By the way, if anyone's interested, all of what I'm talking about can be typed into a browser to your heart's content. Know this, too, please: I haven't bothered to apprise myself of each detail of the lawsuit. I've been fuming in the best way since getting out of the truck last night and started scribbling notes as soon as I let the dogs out to pee.
Sometimes mad is - and now I'll quote Martha Stewart - a good thing.
This particular lawsuit stands to make Ward eighty thousand Canadian dollars poorer when litigation is complete. He says he's already spent 93K on lawyers thus far - and the verdict isn't even ready9î. If he loses, he'll have to pay the family of the sick child that he used for comedy fodder. As they say with tongue firmly in cheek: Couldn't happen to a nicer guy.
Some things with karmic repercussions should, perhaps, be tried in actual halls if human justice but without monetary penalties. Having said that, the cloying whines of Ward were grating enough for me to pray for the financial penalty because some people can't be taught, shamed or cajoled into decency. Being out that much money won't change who he is, either, just because it's too late. According to Ickypedia, he is already 42 years-old: an age that generally sees few large changes.

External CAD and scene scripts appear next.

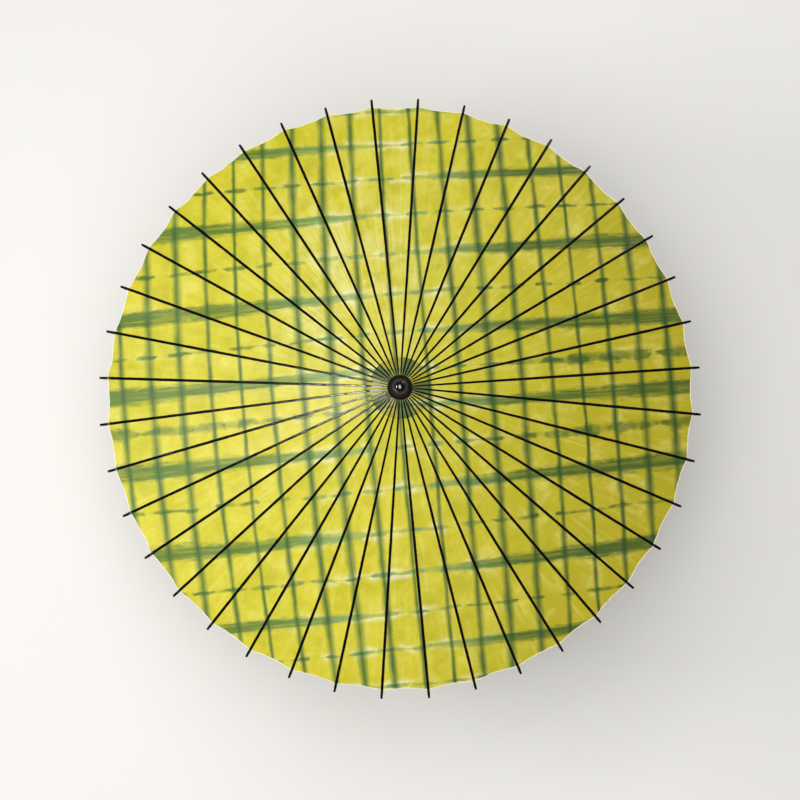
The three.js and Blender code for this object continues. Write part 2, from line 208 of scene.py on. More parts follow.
class Graph:
    """A material's nodes, made by short calls. Every value is a number or another node's output."""

    def __init__(self, name):
        self.material = bpy.data.materials.new(name)
        self.material.use_nodes = True
        self.tree = self.material.node_tree
        self.shader = next(n for n in self.tree.nodes if n.type == "BSDF_PRINCIPLED")
        self.output = next(n for n in self.tree.nodes if n.type == "OUTPUT_MATERIAL")

    def feed(self, socket, value):
        if isinstance(value, bpy.types.NodeSocket):
            self.tree.links.new(value, socket)
        elif isinstance(value, tuple) and len(value) == 3 and socket.type == "RGBA":
            socket.default_value = (*value, 1)
        else:
            socket.default_value = value

    def node(self, kind, settings=None, **inputs):
        made = self.tree.nodes.new(kind)
        for key, value in (settings or {}).items():
            setattr(made, key, value)
        for key, value in inputs.items():
            self.feed(made.inputs[key.replace("_", " ")], value)
        return made

    def math(self, operation, *values):
        made = self.tree.nodes.new("ShaderNodeMath")
        made.operation = operation
        for socket, value in zip(made.inputs, values):
            self.feed(socket, value)
        return made.outputs[0]

    def add(self, a, b):
        return self.math("ADD", a, b)

    def sub(self, a, b):
        return self.math("SUBTRACT", a, b)

    def mul(self, a, b):
        return self.math("MULTIPLY", a, b)

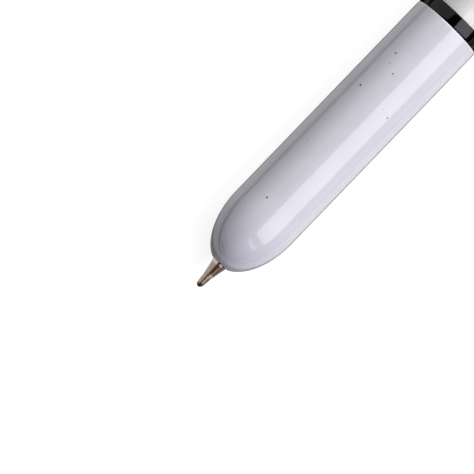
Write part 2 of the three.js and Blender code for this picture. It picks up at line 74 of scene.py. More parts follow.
# Barrels
NOSE_ARCH = 0.01087  # length over which each end of the capsule rounds off
NOSE_HOLE_RADIUS = 0.00149
NOSE_SETBACK = 0.00025  # how far the lacquered rim lies behind the CAD's, on a rounder nose
RIM_WIDTH = 0.00016
RIM_ROUNDING = 0.0001
EDGE_ROUNDING = 0.00005
CHAMFER_LENGTH = 0.0002
CHAMFER_DEPTH = 0.00006
CHAMFER_ROUNDING = 0.0002
HOLDING_LOOP = 0.0002  # length beside a chamfer in which its shading ends
INNER_ROUNDING = 0.00006
NOSE_SEAT = 0.0026
NOSE_SEAT_RADIUS = 0.0023
NOSE_CAVITY_RADIUS = 0.00505
NOSE_CAVITY_END = 0.0075
BORE_START = 0.0085
FRONT_BORE_RADIUS = 0.0056
SPIGOT_LENGTH = 0.004
SPIGOT_RADIUS = 0.00575
FACE_GAP = 0.0001
SEAT_GAP = 0.00005
RUN_GAP = 0.0001
REAR_BORE_RADIUS = 0.005
END_WALL = 0.0025

# Dark ring
RING_ROUNDING = 0.0001
SOFT_GROOVE_WIDTH = 0.0009
SOFT_GROOVE_DEPTH = 0.00045

# Slider tube
SLIDER_WALL = 0.00045
TUBE_ROUNDING = 0.00008

# Button
BUTTON_RADIUS = 0.00425
BUTTON_EDGE_ROUNDING = 0.00018
BUTTON_EDGE_STEP = 0.0003
BUTTON_GAP = 0.0002
BUTTON_FLANGE = 0.0016
STEM_LENGTH = 0.0046
STEM_RADIUS = 0.0033
STEM_BORE_RADIUS = 0.0027
STEM_BORE_DEPTH = 0.0095

# Metal point, with places counted from the front of its ball
BALL_RADIUS = 0.00045
SOCKET_RADIUS = 0.00049
BALL_SHOWS = 0.0003
DUCT_RADIUS = 0.0002
INK_BORE_RADIUS = 0.0008
INK_BORE_START = 0.0032
LIP_RADIUS = 0.00052
NOZZLE_RADIUS = 0.00062
NOZZLE_START = 0.0008
NOZZLE_ROUNDING = 0.0003
NECK_RADIUS = 0.00075
NECK_START = 0.00216
NECK_ROUNDING = 0.0002
CONE_END_RADIUS = 0.00121
CONE_END = 0.00455
COLLAR_SLOPE = 0.00003
COLLAR_FRONT_RADIUS = 0.001262
COLLAR_END = 0.00505
COLLAR_ROUNDING = 0.00002
GROOVE_RADIUS = 0.0012
GROOVE_LENGTH = 0.0008
SHANK_RADIUS = 0.001335
SHOULDER = 0.0118
SHOULDER_LENGTH = 0.0004
REFILL_RADIUS = 0.0021
BACK_RADIUS = 0.00185

# Springs: mean radius, wire radius and turns
RETURN_SPRING = (0.0018, 0.0002, 4)
MAIN_SPRING = (0.0041, 0.0003, 14)
BUTTON_SPRING = (0.0041, 0.00025, 4)
SPRING_STEPS = 28
WIRE_SIDES = 12
END_PITCH = 1.05  # of a closed end turn, as a share of the wire's thickness

# Smoothness of the turned pieces
BARREL_SIDES = 144
POINT_SIDES = 64
ARCH_STEPS = 40
SOCKET_STEPS = 10
ROUNDING_STEPS = 4
BALL_DIVISIONS = 3
BALL_SMOOTHING = 2
SMOOTH_ANGLE = math.radians(30)
WIRE_SMOOTH_ANGLE = math.radians(60)
MERGE_DISTANCE = 1e-7
WIRE_MERGE_DISTANCE = 1e-6

# Marks in the front barrel's lacquer: distance behind the nose rim, angle from the top of the
# barrel towards -Y in degrees, radius, and how dark
LACQUER_SPECKS = [
    (0.03648, -35.4, 0.0002, 1),
    (0.0128, -17.6, 0.00018, 1),
    (0.04412, -29.7, 0.00017, 1),
    (0.0413, -10.0, 0.00014, 1),
    (0.03559, 30.9, 0.00014, 1),
    (0.0423, -25.3, 0.00012, 0.6),
    (0.03607, 16.9, 0.0001, 0.5),
    (0.02422, -35.2, 0.00012, 0.5),
    (0.04597, 59.0, 0.0001, 0.5),
    (0.03866, 36.6, 0.0001, 0.45),
    (0.02099, 118.0, 0.00013, 0.9),
    (0.03343, 161.0, 0.00012, 0.8),
    (0.0484, -141.0, 0.00014, 0.9),
    (0.02898, -102.0, 0.0001, 0.6),
]

# What finishes have where they say nothing else. A noise's scale is in features a metre, and most
# of its values lie from low to high
NOISE_DETAIL = 3
NOISE_ROUGHNESS = 0.5
NOISE_LOW = 0.3
NOISE_HIGH = 0.7
PLAIN_IOR = 1.5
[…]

Besides, he thinks he's a champion of things others are afraid to say. He's so wrong. Others have mined the same subject matter with far funnier results and with the added bonus of leaving audiences THINKING about imbalances in this life instead of heartlessly contributing to them.
The best comedy is about reversals of expectation, fortune and roles. The petty, profane for its own sake brand has been around as long as horny mean teenagers or stunted adults, both inarticulate and frustrated about other issues so deeply embedded in their mean little selves that guys like Mike Ward will always be able to make a buck. Or eighty thousand of them.
Btw, if I didn't see comedic potential in him, I wouldn't be half as pissed. He's just being lazy. After all, why try when the kids will worship you right where you are?
And now, ladies and gentlemen, if you'll please excuse me, I've got some comedy to write.